- Capital Mountain Location within Alaska

Highest point
- Elevation: 7,730 ft (2,356 m)
- Prominence: 1,801 ft (549 m)
- Isolation: 7.63 mi (12.28 km)
- Coordinates: 62°25′25″N 144°06′51″W﻿ / ﻿62.4234982°N 144.1140578°W

Geography
- Country: United States
- State: Alaska
- Census Area: Copper River
- Protected area: Wrangell–St. Elias National Park and Preserve
- Parent range: Wrangell Mountains
- Topo map: USGS Gulkana B-1

Geology
- Rock age: Pleistocene
- Mountain type: Eroded shield volcano
- Rock type: Andesite
- Volcanic field: Wrangell Volcanic Field
- Last eruption: 1 million years ago

= Capital Mountain =

Mountain in Alaska, United States

Capital Mountain is an andesitic shield volcano located in Alaska.

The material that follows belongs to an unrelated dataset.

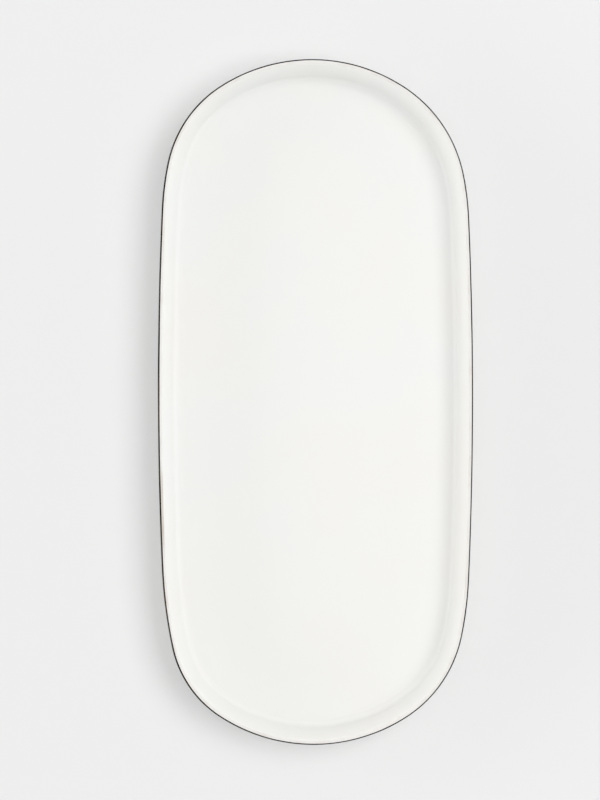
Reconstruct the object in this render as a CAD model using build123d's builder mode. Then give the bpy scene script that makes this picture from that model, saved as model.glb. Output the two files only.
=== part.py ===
"""Oblong china serving platter with a fine metal line round its lip.

The porcelain body is pressed in one piece with its foot ring, then glazed and fired. The glaze
covers everything but the foot, so it lies in two separate coats: the main coat runs from the
well over the lip and down to the foot, and the recess coat lines the underside inside the foot.
The metal line is painted on the main coat at the lip and fired last.

Frame: the origin is on the table, under the middle of the platter. +Z is up, Y runs along the
platter and X across it. All sizes are in millimetres.

Every piece has the same cross-section all the way round, at a depth measured inward from the
outline. The outline is a ring of tangent arcs, so each piece is its section turned about the
centre of each arc in turn, plus a flat plate that fills the middle.
"""

from build123d import *

import os
from dataclasses import dataclass
from math import cos, radians, sin, tan

import numpy as np

# Overall size. The length and width are over the metal line, and the lip's crown sets the height.
LENGTH = 360.0
WIDTH = 165.6
HEIGHT = 24.0

# Outline. The platter is finished by hand, so its four corners are not quite alike.
# Each turn is the angle between the outward normal and the X axis where two arcs meet.
SIDE_TURN = 2.5
SHOULDER_TURN = 12.0
CORNER_TURN = 57.0
CORNER_RADIUS = {"right_top": 72.0, "left_top": 63.0, "left_bottom": 58.0, "right_bottom": 66.0}
SHOULDER_RADIUS = {"right_top": 142.0, "left_top": 150.0, "left_bottom": 258.0, "right_bottom": 188.0}

# Wall and lip. A lean is measured from the vertical.
LIP_THICKNESS = 2.6
LIP_RADIUS = 1.2
OUTER_LEAN = 16.0
INNER_LEAN = 20.0
BELLY_RADIUS = 12.0
COVE_RADIUS = 5.0

# Floor and foot.
FLOOR_TOP = 6.5
RECESS_TOP = 2.4
UNDERSIDE_SLOPE = 12.0
FOOT_OUTER = 15.0
FOOT_TOP = 2.6
FOOT_WIDTH = 4.6
FOOT_DRAFT = 0.6
FOOT_EDGE_RADIUS = 0.8
FOOT_ROOT_RADIUS = 0.9

# Coats on the fired body.
GLAZE = 0.3
BARE_FOOT = 1.1
METAL = 0.1
METAL_TOP_WIDTH = 0.8
METAL_SIDE_DEPTH = 1.3

# The sections stop this far in from the outline, and the plates fill what they leave.
RING_DEPTH = 24.0
RING_OVERRUN = 4.0


@dataclass
class OutlineArc:
    """One arc of the outline, from start to end, both as angles of the outward normal."""

    centre: Vector
    radius: float
    start: float
    end: float

    @property
    def section_plane(self):
        """The upright plane at the arc's start: local X points outward from the outline, Y up."""
        outward = Vector(cos(radians(self.start)), sin(radians(self.start)), 0)
        return Plane(
            origin=self.centre + outward * self.radius,
            x_dir=outward,
            z_dir=outward.cross(Vector(0, 0, 1)),
        )


def end_and_side_radii():
    """The radii of the right, left, top and bottom arcs that make the outline close at its size."""
    side, shoulder, corner = (radians(a) for a in (SIDE_TURN, SHOULDER_TURN, CORNER_TURN))

    def taken(near, far, axis):
        """What one end's or one side's pair of shoulders and corners takes up along an axis."""
        shoulders = SHOULDER_RADIUS[near] + SHOULDER_RADIUS[far]
        corners = CORNER_RADIUS[near] + CORNER_RADIUS[far]
        if axis == "Y":
            return shoulders * (sin(shoulder) - sin(side)) + corners * (sin(corner) - sin(shoulder))
        return shoulders * (cos(side) - cos(shoulder)) + corners * (cos(shoulder) - cos(corner))

    along_side, across_side = 2 * sin(side), 1 - cos(side)
    along_end, across_end = 1 - sin(corner), 2 * cos(corner)
    shares = [
        [along_side, 0, along_end, along_end],
        [0, along_side, along_end, along_end],
        [across_side, across_side, across_end, 0],
        [across_side, across_side, 0, across_end],
    ]
    left_over = [
        LENGTH - taken("right_top", "right_bottom", "Y"),
        LENGTH - taken("left_top", "left_bottom", "Y"),
        WIDTH - taken("right_top", "left_top", "X"),
        WIDTH - taken("right_bottom", "left_bottom", "X"),
    ]
    return np.linalg.solve(shares, left_over)


def outline_arcs():
    """The twelve arcs of the outline, anticlockwise from the right side, round the origin."""
    right, left, top, bottom = end_and_side_radii()
    corner, shoulder = CORNER_RADIUS, SHOULDER_RADIUS
    radii = [
        right, shoulder["right_top"], corner["right_top"],
        top, corner["left_top"], shoulder["left_top"],
        left, shoulder["left_bottom"], corner["left_bottom"],
        bottom, corner["right_bottom"], shoulder["right_bottom"],
    ]
    turns = [-SIDE_TURN, SIDE_TURN, SHOULDER_TURN, CORNER_TURN]
    turns += [180 - a for a in (CORNER_TURN, SHOULDER_TURN, SIDE_TURN)]
    turns += [180 + a for a in (SIDE_TURN, SHOULDER_TURN, CORNER_TURN)]
    turns += [360 - a for a in (CORNER_TURN, SHOULDER_TURN, SIDE_TURN)]

    # The right side's arc is centred so that its outermost point is half the width out.
    centre = Vector(WIDTH / 2 - right, 0, 0)
    arcs = []
    for radius, start, end in zip(radii, turns, turns[1:]):
        if arcs:
            # Two arcs that meet share a normal, so the centre slides along it.
            joint = Vector(cos(radians(start)), sin(radians(start)), 0)
            centre = centre + joint * (arcs[-1].radius - radius)
        arcs.append(OutlineArc(centre, radius, start, end))

    # The middle of the length comes to the origin.
    top_end, bottom_end = arcs[3], arcs[9]
    middle = (top_end.centre.Y + top_end.radius + bottom_end.centre.Y - bottom_end.radius) / 2
    for arc in arcs:
        arc.centre = arc.centre - Vector(0, middle, 0)
    return arcs


ARCS = outline_arcs()


# The section of the whole glazed platter, in local X (0 at the outline, inward is negative) and Z.
# Its foot goes one glaze's thickness below the table, so that the body inside it stands on it.
# The lip's outer corner is placed so that, once rounded, the metal line on it reaches the outline.
outer_lean = tan(radians(OUTER_LEAN))
inner_lean = tan(radians(INNER_LEAN))
under_slope = tan(radians(UNDERSIDE_SLOPE))
lip_outer = LIP_RADIUS * (outer_lean + 1 / cos(radians(OUTER_LEAN)) - 1) - METAL
lip_inner = lip_outer - LIP_THICKNESS
floor_corner = lip_inner - inner_lean * (HEIGHT - FLOOR_TOP)

# The belly is where the leaning outer wall would meet the sloping underside.
wall_at_table = lip_outer - outer_lean * HEIGHT
belly_z = (FOOT_TOP + (wall_at_table + FOOT_OUTER) * under_slope) / (1 - outer_lean * under_slope)
belly_x = wall_at_table + outer_lean * belly_z
foot_inner = -FOOT_OUTER - FOOT_WIDTH
ring_end = -RING_DEPTH - RING_OVERRUN

section_corners = {
    "lip_outer": (lip_outer, HEIGHT),
    "belly": (belly_x, belly_z),
    "foot_outer_root": (-FOOT_OUTER, FOOT_TOP),
    "foot_outer_edge": (-FOOT_OUTER - FOOT_DRAFT, -GLAZE),
    "foot_inner_edge": (foot_inner + FOOT_DRAFT, -GLAZE),
    "foot_inner_root": (foot_inner, RECESS_TOP),
    "recess_end": (ring_end, RECESS_TOP),
    "floor_end": (ring_end, FLOOR_TOP),
    "floor_corner": (floor_corner, FLOOR_TOP),
    "lip_inner": (lip_inner, HEIGHT),
}
section_radii = {
    "lip_outer": LIP_RADIUS,
    "lip_inner": LIP_RADIUS,
    "belly": BELLY_RADIUS,
    "floor_corner": COVE_RADIUS,
    "foot_outer_root": FOOT_ROOT_RADIUS,
    "foot_inner_root": FOOT_ROOT_RADIUS,
    "foot_outer_edge": FOOT_EDGE_RADIUS,
    "foot_inner_edge": FOOT_EDGE_RADIUS,
}

with BuildSketch() as glazed_section:
    with BuildLine():
        Polyline(*section_corners.values(), close=True)
    make_face()
    for corner_name, fillet_radius in section_radii.items():
        corner_point = Vector(*section_corners[corner_name])
        fillet(glazed_section.vertices().sort_by_distance(corner_point)[0], fillet_radius)

# A window keeps the part of a section between the outline and RING_DEPTH.
window_width = RING_DEPTH + LIP_THICKNESS
window_centre = (LIP_THICKNESS - RING_DEPTH) / 2

with BuildSketch() as body_section:
    add(glazed_section.sketch)
    offset(amount=-GLAZE)
    with Locations((window_centre, HEIGHT / 2)):
        Rectangle(window_width, 2 * HEIGHT, mode=Mode.INTERSECT)

with BuildSketch() as both_coats_section:
    add(glazed_section.sketch)
    add(body_section.sketch, mode=Mode.SUBTRACT)
    with Locations((window_centre, BARE_FOOT)):
        Rectangle(window_width, HEIGHT, align=(Align.CENTER, Align.MIN), mode=Mode.INTERSECT)

main_coat_face, recess_coat_face = both_coats_section.faces().sort_by(SortBy.AREA, reverse=True)

with BuildSketch() as metal_section:
    add(glazed_section.sketch)
    offset(amount=METAL)
    add(glazed_section.sketch, mode=Mode.SUBTRACT)
    with Locations((-METAL_TOP_WIDTH, HEIGHT - METAL_SIDE_DEPTH)):
        Rectangle(
            LIP_THICKNESS,
            2 * METAL_SIDE_DEPTH,
            align=(Align.MIN, Align.MIN),
            mode=Mode.INTERSECT,
        )


def turn_round_outline(section_face):
    """Turns a section about the centre of each outline arc, into the part being built."""
    for arc in ARCS:
        with BuildSketch(arc.section_plane) as section:
            add(section_face)
        revolve(section.sketch, axis=Axis(arc.centre, (0, 0, 1)), revolution_arc=arc.end - arc.start)


def fill_middle(bottom, top):
    """Fills the middle that the turned sections leave, between two heights."""
    with BuildSketch(Plane.XY.offset(bottom)) as middle:
        with BuildLine():
            for arc in ARCS:
                CenterArc(arc.centre, arc.radius - RING_DEPTH, arc.start, arc.end - arc.start)
        make_face()
    extrude(middle.sketch, amount=top - bottom)


os.makedirs("parts", exist_ok=True)

with BuildPart() as porcelain_body:
    turn_round_outline(body_section.face())
    fill_middle(RECESS_TOP + GLAZE, FLOOR_TOP - GLAZE)
porcelain_body.part.label = "porcelain_body"
export_step(porcelain_body.part, "parts/porcelain_body.step")

with BuildPart() as main_glaze_coat:
    turn_round_outline(main_coat_face)
    fill_middle(FLOOR_TOP - GLAZE, FLOOR_TOP)
main_glaze_coat.part.label = "main_glaze_coat"
export_step(main_glaze_coat.part, "parts/main_glaze_coat.step")

with BuildPart() as recess_glaze_coat:
    turn_round_outline(recess_coat_face)
    fill_middle(RECESS_TOP, RECESS_TOP + GLAZE)
recess_glaze_coat.part.label = "recess_glaze_coat"
export_step(recess_glaze_coat.part, "parts/recess_glaze_coat.step")

with BuildPart() as rim_metal_line:
    turn_round_outline(metal_section.face())
rim_metal_line.part.label = "rim_metal_line"
export_step(rim_metal_line.part, "parts/rim_metal_line.step")

for piece in (porcelain_body, main_glaze_coat, recess_glaze_coat, rim_metal_line):
    print(piece.part.label, piece.part.bounding_box().size, round(piece.part.volume), "mm3")
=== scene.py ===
"""Looks for the oblong china serving platter: smooth glazed skins, a hand-banded metal line, and a
pale studio seen from straight above.

The CAD model sets every size. Each piece here is its own closed mesh, made from the same outline and
the same section as its CAD node. The section is written in millimetres, inward from the outline and
up from the table, and turns into metres when a mesh is made.
"""

from math import atan2, ceil, cos, degrees, hypot, pi, radians, sin, sqrt, tan

import bmesh
import bpy
import numpy as np
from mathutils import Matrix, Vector, noise


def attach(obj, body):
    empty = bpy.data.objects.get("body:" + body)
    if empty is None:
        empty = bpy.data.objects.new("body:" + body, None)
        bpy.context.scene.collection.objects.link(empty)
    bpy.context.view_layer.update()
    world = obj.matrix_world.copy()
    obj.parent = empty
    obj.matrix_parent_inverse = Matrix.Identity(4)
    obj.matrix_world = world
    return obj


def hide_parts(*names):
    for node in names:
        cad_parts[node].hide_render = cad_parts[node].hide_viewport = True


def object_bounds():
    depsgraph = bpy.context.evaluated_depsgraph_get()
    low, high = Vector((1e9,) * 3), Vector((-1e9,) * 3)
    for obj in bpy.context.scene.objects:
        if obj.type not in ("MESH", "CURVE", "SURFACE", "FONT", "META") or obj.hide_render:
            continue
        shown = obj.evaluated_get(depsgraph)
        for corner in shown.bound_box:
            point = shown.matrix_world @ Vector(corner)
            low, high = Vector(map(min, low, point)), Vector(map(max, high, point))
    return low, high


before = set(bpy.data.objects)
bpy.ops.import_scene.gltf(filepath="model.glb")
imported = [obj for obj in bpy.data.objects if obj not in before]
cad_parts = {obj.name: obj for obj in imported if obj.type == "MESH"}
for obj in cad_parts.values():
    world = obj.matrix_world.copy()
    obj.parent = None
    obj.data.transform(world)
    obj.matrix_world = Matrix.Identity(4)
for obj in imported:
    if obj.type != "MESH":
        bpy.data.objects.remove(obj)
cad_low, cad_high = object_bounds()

MM = 0.001

# Overall size, from the CAD model.
LENGTH = (cad_high.y - cad_low.y) / MM
WIDTH = (cad_high.x - cad_low.x) / MM
HEIGHT = (cad_high.z - cad_low.z) / MM

# Outline: where its arcs meet, as angles between the outward normal and X, and their radii.
SIDE_TURN, SHOULDER_TURN, CORNER_TURN = 2.5, 12.0, 57.0
CORNER_RADIUS = {"right_top": 72.0, "left_top": 63.0, "left_bottom": 58.0, "right_bottom": 66.0}
SHOULDER_RADIUS = {"right_top": 142.0, "left_top": 150.0, "left_bottom": 258.0, "right_bottom": 188.0}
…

Its elevation is 7,730 ft (2356 m).

==Climate==
Based on the Köppen climate classification, Capital Mountain is located in a subarctic climate zone, with long, cold, snowy winters, and cool summers. Weather systems coming off the Gulf of Alaska are forced upwards by the Wrangell Mountains (orographic lift), causing heavy precipitation in the form of rainfall and snowfall. Winter temperatures can drop below -10 °F with wind chill factors below −20 °F.